I decided to stop talking and focus on dying. I followed the music and let all these worries go, trying to free myself from them and become nothing, like the women said. And all of a sudden, I felt that sweetness again and I felt more and more of it and I knew that it was the most pleasant thing I’ve felt in a long time. The meaning of what the women had been saying became clear to me: the sweetness was the greatest affirmation of my humanity, the most precious human alchemy that I could give to the spirits and gods. The gods don’t want my suffering, they don’t want to smell the odour of my body exhausted from work. They want to smell life, the tireless optimistic “yes” to life – in flesh and blood. The “yes” that comes out of profound vulnerability and innocence that we’re born with and the basic faith and hope that keep us alive when we’re completely dependent on the care of others. “I have no control, yes, I want your care.”
Still in trance, I kept releasing more and more sweetness, excess of sweetness – first coming from everywhere in the body but then concentrating towards my belly. The intensity of the sensation started materializing and until it was too much to contain and it went out as a baby. The baby was sweetness itself, its tiny body smelled so sweet and for a short moment everyone in the club was celebrating.
Then I started falling deep into darkness again and even though I was scared, I no longer resisted and kept falling and falling, completely empty and without any control, until the familiar sweetness lifted me up again, up into ecstasy. A voice told me not to worry about this darkness and the whole Christmas misery – falling down is the best way of getting up again.
After the ritual ended, Dionysos and I danced together. He was doing his usual silly moves to cheer me up and didn’t look worried at all. He likes to feel needed, I thought, and he knows how to get to me even when I’m not in the mood to see him.
“Stay mad,” he whispered in my ear with a cheeky smile on his face as if he was telling me something he wasn’t supposed to, “but give it a bit of sweetness – that way, you’ll be true as well as happy and you’ll have a great new year!”
And then, Christmas came and I lost the feeling of sweetness. All I could do was to think about it – capture it with my thought, my brain and my reason.
Christmas was exhausting as always. I was too stressed and busy to go to the club to discuss this thing about sweetness a bit further. I delayed making my new years resolutions until I got a chance to go to the club and consult this properly. I basically missed the deadline – on New Year’s Eve, I felt sad because I wasn’t quite ready, I didn’t have a plan. This lasted for a few days. On January 2nd, I even forgot to go to work, so unprepared was I. On the first Saturday of the new year, I finally went.
The club was decorated to celebrate the New Year. There was music, dancing and overall festive atmosphere. Feeling too tired to dance, I went straight to a little shrine where the women perform their purification rituals on me. With so much on my mind, I started asking questions and begged for advice on my resolutions. Should my resolution be to find what sweetness meant?

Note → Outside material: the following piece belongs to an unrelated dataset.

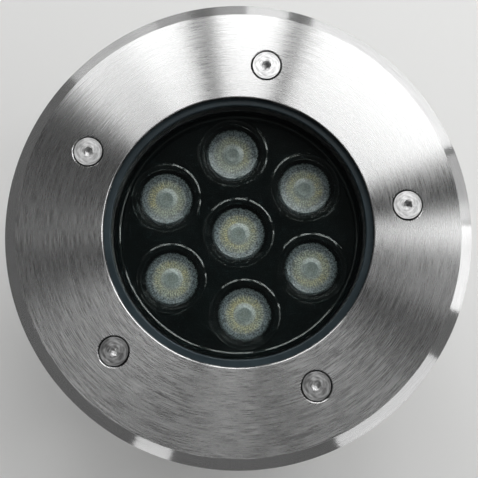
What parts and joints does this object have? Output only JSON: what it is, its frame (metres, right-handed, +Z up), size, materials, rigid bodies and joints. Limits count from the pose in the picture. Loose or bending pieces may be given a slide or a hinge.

There were no answers. In fact, there wasn’t going to be much talking on this day. The women laid me down on the ground, put a black snake on my chest and covered their faces with colourful masks. The snake was curled up with its little head sticking out. Scared of it, I couldn’t relax. I was worried that the snake might kill me. The fear for my life prevented me from embracing the ritual death. I tried to let go and every time I did, the snake stuck its head out further and further towards my crutch and then curled up again. When I finally gave in and died, the snake slithered away and got lost on the floor of the club among the dancing crowd.
A mysterious woman in a mask emerged out of the crowd. I’d seen her before – she appears when the purification ritual doesn’t seem to work. I think she’s some kind of a high priestess, if not the highest. She wears a silver mask on her head, a silver armour covering her torso and silver thigh-high boots on heels. The rest of her body – her crutch and white thighs – are naked and reveal her young body. The way she dances is camp, not serious at all, mostly consisting of striking different poses with her legs. In her left hand she carries a large silver sceptre with bells on top, which she uses as a spinning pole as well as a bell stick. She’s humorous and terrifying, vulnerable and fierce – all at the same time.
As she danced, the snake came back and obedient like dog slithered up her legs, her chest and around her neck where it changed colour from black to red and looked like a boa.
“You have to be strong,” the woman said.
“What about sweetness,” I asked?
“You have to be strong,” she repeated.
I was confused and disappointed. Is that it? Is that my resolution for 2020? To be strong?
The music was slow and tragic and I died again and again and again. I let go of the desire for sweetness, the fear of the snake, the need to prepare for the new year. I needed to focus on strength.
Then the sound of the saxophone lifted me up and, accompanied by my guardians, I joined the masked woman in dance. The guardians and I lifted up our dresses and belly-danced ourselves into a trans. I knew Dionysos was somewhere around, Hemingway too – observing the sacred female madness, they didn’t dare join or say anything.
At the end of the dance, as I came round purified, for the first time in a few day so Christmas misery, I felt sweetness again.
I don’t have a resolution but I have assigned myself a koan for 2020: What needs to come first, sweetness or strength?